Overall, the Labor Department reported service-related industries represented 234,000 of the new jobs, while goods-producing industries added just 29,000. 

CUNA: Concerns Over Inflation 'Alleviated'

Dawit Kebede

"The labor market had shown signs of moderation in the previous three months, with an average growth of 150,000 jobs per month after the downward revision of June and July hirings," said CUNA Senior Economist Dawit Kebede. "However, this report revised up July and August hirings by a combined 119,000. This puts the average job gains in the past three months at 266,000, which is stronger than previous reports indicate.  

“Average hourly earnings increased by 0.2% in September, equivalent to an annualized growth rate of 2.4%. The increase in August was also similar. This is a modest growth rate despite stronger-than-expected hiring growth, which alleviates the concern of inflation pressures coming from wage growth.  
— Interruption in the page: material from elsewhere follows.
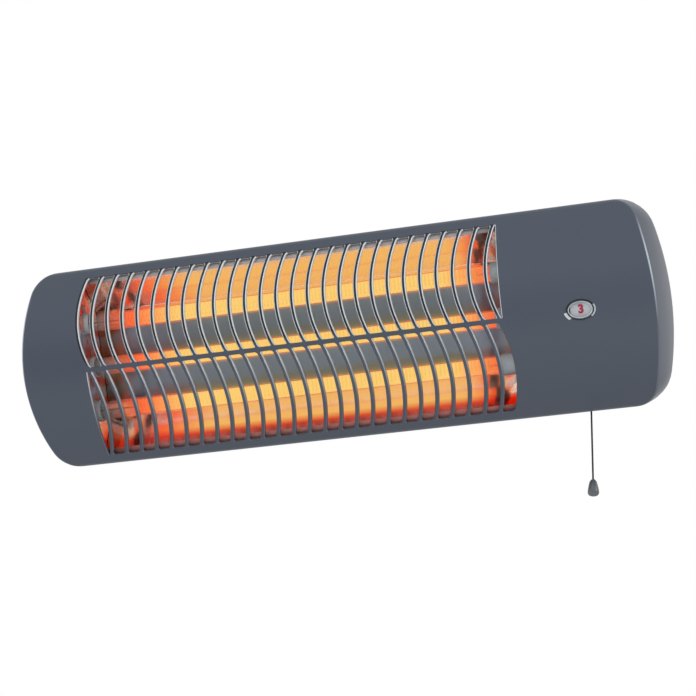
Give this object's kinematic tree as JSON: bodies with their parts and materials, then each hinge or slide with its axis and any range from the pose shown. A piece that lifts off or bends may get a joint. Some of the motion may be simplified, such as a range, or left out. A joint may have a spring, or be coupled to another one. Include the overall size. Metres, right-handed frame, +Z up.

“The strong hiring growth in this report, and the increase in vacancies released this week in the job openings and labor turnover survey, may make markets expect more hikes in the federal funds rate," Kebede continued. "However, wage growth consistent with the Federal Reserve’s inflation target of 2%, improved labor supply, and core-inflation on a downtrend should ease this expectation.” 

Rate Cut Delay?

Some analysts expect the Fed will not be as quick to begin reducing rates as some had expected.

"Clearly it's moving up expectations that the Fed is not done," Liz Ann Sonders, chief investment strategist at Charles Schwab, told MSNBC. "All else equal, it probably moves the start point for rate cuts, which has been a moving target, to later in 2024."